Ada Ritual Lepas Hewan ke Alam Liar di Kelenteng Tertua di Jambi Ini
Umumnya yang hewan yang umum di lepas bebaskan adalah jenis burung danm ada sejak berdirinya keleteng Siau San Teng.
Penulis: Dedi Nurdin
Editor: Eko Sutriyanto
Sembari menunggu hari imlek, para pedagang burung ini terlebih dahulu menjajakan burung pipit jualannya di vihara Sakyakirti. Ini terlihat pada minggu sore kemarin.
Een, salah seorang pedagang burung pipit yang ditemui di halaman Vihara Sakyakirti mengatakan sengaja datang dari kota Palembang hanya untuk berjualan burung.
Biasanya Een dan beberapa temannya menjual burung di halaman Kelenteng Siau San Teng.
Ia mengatakan, biasanya pembeli baru ramai pada hari perayaan imlek.
Untuk perayaan imlek kali ini, Een bersama tiga orang temannya membawa sekitar enam ribu ekor burung.
"Biasanya baru ramai pas hari imlek, habis sembahyang baru lah tradisi melepas burung, istilahnya buang siang dan mohon ampun. Tapi kita kurang tau pasti juga," katanya.
Satu ekor burung pipit dijual seharga tiga sampai empat ribu rupiah,"pas hari H nya bisa sampai Rp 5 ribu," kata Een.
Profesi pedagang burung ini dikatakan een sudah di lakoni cukup lama.
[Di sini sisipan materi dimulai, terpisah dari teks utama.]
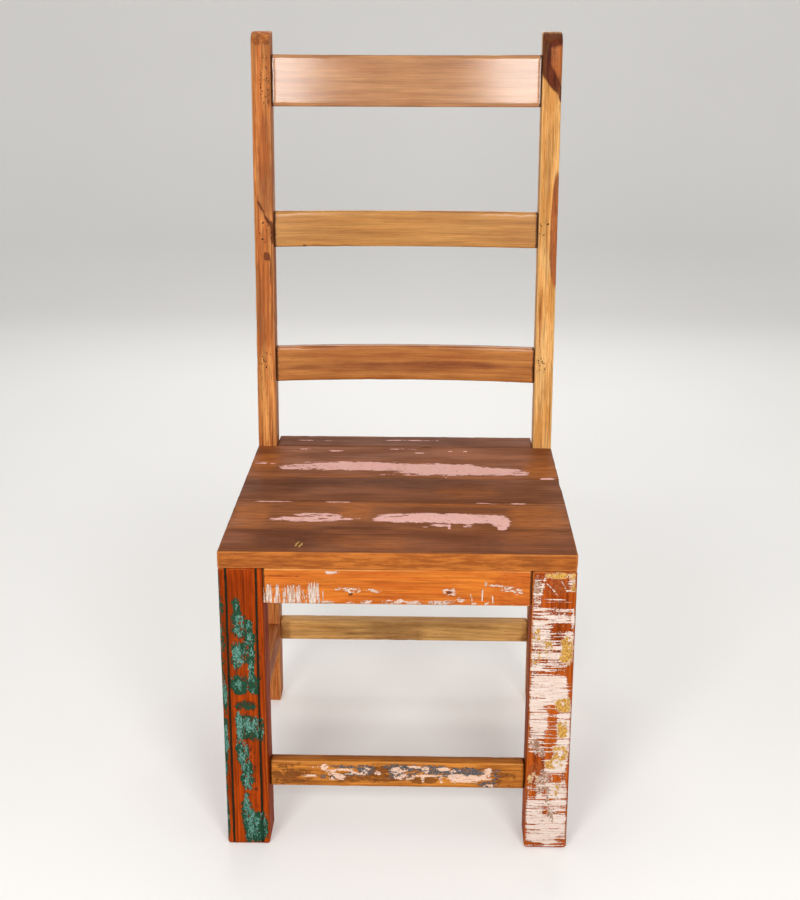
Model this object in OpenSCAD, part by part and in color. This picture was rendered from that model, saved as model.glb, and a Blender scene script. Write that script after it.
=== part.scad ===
// Ladder-back dining chair of reclaimed boards: square front legs, raked back
// posts with round tops, three bowed back rails and a five-board seat.
// Millimetres. +Z is up, +X is right, and the chair faces -Y.
// The origin is on the floor, at the middle of the chair's width and depth.

/* [Overall] */
// Width over the seat, the front legs and the back posts
chair_w = 480; // [400:1:580]
// Height of the post tops above the floor
chair_h = 1099; // [915:1:1320]
// Height of the seat's top face above the floor
seat_h = 447; // [370:1:540]
// Depth of the seat, from its front edge to its back edge
seat_depth = 526; // [436:1:640]

/* [Seat boards] */
// Thickness of the seat boards
seat_t = 24; // [20:0.1:30]
// Depth of the first board, at the front edge
board_1_d = 89; // [60:0.1:110]
// Depth of the second board
board_2_d = 113; // [70:0.1:136]
// Depth of the third board
board_3_d = 108; // [70:0.1:130]
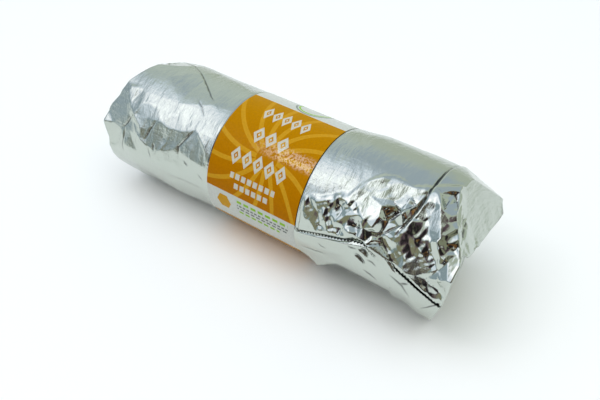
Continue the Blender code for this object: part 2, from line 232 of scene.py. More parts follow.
# Corners of the crumpled foil's big folds: s, phi and how far each stands out
FOLD_CORNERS = {
    # foot of the smooth highlight
    "a1": (0.411, 34.4, 0.006), "a2": (0.457, 38.2, 0.011), "a3": (0.518, 37.8, 0.016),
    "a4": (0.573, 40.4, 0.019), "a5": (0.641, 46.0, 0.012), "a6": (0.719, 44.2, 0.013),
    "a7": (0.783, 40.1, 0.016), "a8": (0.830, 38.4, 0.021),
    # first row of facets next to the band
    "b1": (0.426, 26.8, 0.005), "b2": (0.500, 27.1, 0.006), "b3": (0.576, 34.1, 0.009),
    "b4": (0.656, 30.7, 0.005), "b5": (0.712, 35.9, -0.005),
    # second row
    "c1": (0.461, 17.6, 0.012), "c2": (0.526, 18.4, 0.013), "c3": (0.675, 18.8, 0.021),
    "c4": (0.744, 18.0, 0.016), "c6": (0.743, 33.4, 0.010), "c7": (0.845, 29.5, 0.003),
    "c8": (0.760, 26.2, 0.011), "c9": (0.690, 26.0, 0.012),
    # their right end
    "d1": (0.900, 30.9, 0.016), "d2": (0.836, 25.0, 0.032), "d3": (0.947, 22.1, 0.039),
    # cut edge of the sheet
    "s1": (0.447, 5.9, 0.029), "s2": (0.573, 11.1, 0.028), "s3": (0.671, 13.6, 0.024),
    "s4": (0.777, 16.8, 0.026), "s5": (0.851, 17.8, -0.002),
    # facets in the middle
    "f0": (0.957, 34.6, 0.022), "f1": (0.908, 37.6, 0.020), "f2": (0.972, 43.7, 0.021),
    "f3": (1.011, 32.0, -0.026), "f4": (1.024, 42.9, -0.028), "f5": (1.082, 53.6, -0.030),
    "f6": (1.131, 44.3, -0.015), "f7": (0.994, 32.2, -0.012), "f8": (1.006, 26.6, 0.006),
    # sheet edge over the right part
    "g0": (1.089, 67.4, -0.004), "g1": (1.157, 61.9, -0.010), "g2": (1.190, 74.4, 0.012),
    "g3": (1.204, 81.4, 0.018), "g4": (1.144, 43.3, -0.009),
    # bright upright facets
    "h1": (1.249, 58.1, -0.021), "h2": (1.165, 55.0, -0.015), "h3": (1.181, 67.3, -0.006),
    "h4": (1.292, 69.2, 0.033), "h5": (1.382, 48.5, -0.001), "h6": (1.230, 40.6, -0.017),
    "h8": (1.235, 76.5, 0.029),
    # dark facets below them
    "i1": (1.235, 32.7, -0.021), "i2": (1.375, 33.8, -0.029), "i3": (1.326, 30.2, -0.025),
    "i4": (1.368, 45.4, 0.002), "i5": (1.481, 34.4, -0.010), "i6": (1.416, 36.4, -0.003),
    "i7": (1.323, 43.2, -0.022),
    # dark end facets
    "j1": (1.458, 55.0, -0.029), "j2": (1.487, 45.9, -0.030), "j3": (1.465, 41.4, -0.023),
    "j4": (1.537, 38.2, -0.023), "j5": (1.391, 58.8, -0.008),
    # broad pale facet
    "k1": (1.205, 22.8, -0.012), "k2": (1.440, 25.4, -0.016), "k3": (1.284, 12.0, 0.010),
    "k4": (1.240, 14.1, 0.016),
    # facets at the ear
    "l1": (1.525, 23.0, 0.026), "l2": (1.380, 14.9, -0.012), "l3": (1.448, 11.8, -0.014),
    "l4": (1.470, 2.5, 0.010), "l5": (1.550, 8.2, -0.003),
    # ear's ridge
    "m1": (1.047, 25.4, -0.023), "m2": (1.146, 16.3, -0.002), "m3": (1.152, 32.3, -0.018),
    "m4": (1.357, 7.6, 0.011),
    # upper right facets
    "n1": (1.377, 87.7, 0.056), "n2": (1.312, 84.6, 0.031), "n3": (1.353, 79.9, -0.023),
    "n4": (1.374, 65.9, 0.000), "n5": (1.326, 66.2, 0.020),
    # low folds left of the sheet edge
    "u1": (0.910, 68.3, -0.001), "u2": (0.994, 72.2, 0.007), "u3": (1.073, 73.7, 0.007),
    "u4": (1.171, 75.4, 0.009), "u5": (1.146, 62.8, -0.007), "u6": (1.039, 64.1, -0.009),
    "u7": (0.939, 77.1, 0.012), "u8": (0.869, 72.2, 0.014),
    # scratched patch in the highlight
    "v1": (0.850, 54.8, 0.003), "v2": (0.956, 51.7, 0.010), "v3": (0.791, 64.1, 0.009),
    # low folds between them
    "w1": (1.004, 59.0, -0.012), "w2": (1.087, 64.8, -0.006), "w3": (1.097, 52.9, 0.019),
    # low folds right of the sheet edge
    "x1": (1.251, 77.5, 0.019), "x2": (1.333, 83.8, 0.006), "x3": (1.321, 71.4, -0.009),
    "x4": (1.407, 70.5, 0.001), "x5": (1.230, 71.8, 0.018),
}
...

Hampir setiap tahun ia dan rekannya datang ke Jambi berdagang burung pipit.
Namun, untuk di kota Kambi sendiri tak semua kelenteng melaksanakan tradisi Fang Shen, hanya vihara Sakyakirti dan Keleteng Siau San Teng saja.
"Di sini cuma setahun sekali, kalau di Palembang sebulan dua kali di Pasar Sepur Ulu, kalau cap go meh di pulau Kemaro yang ramai, kami kesana,"katanya.
Leman, pedagang burung lainnya juga mengatakan hal senada, "Kami bertiga bawa sekok orang 2 ribu burung. Kalau lagi rame habis sehari," katanya.
Burung pipit ini dalam tradisi Tionghoa digunakan dalam ritual Fang Shen pada hari Imlek di Jambi yakni melepas hewan kealam liar.
Agus, pengurus kelenteng Siau San Teng mengatakan, tradisi fang shen sudah ada sejak berdirinya keleteng yang berlokasi dikamoung manggis ini.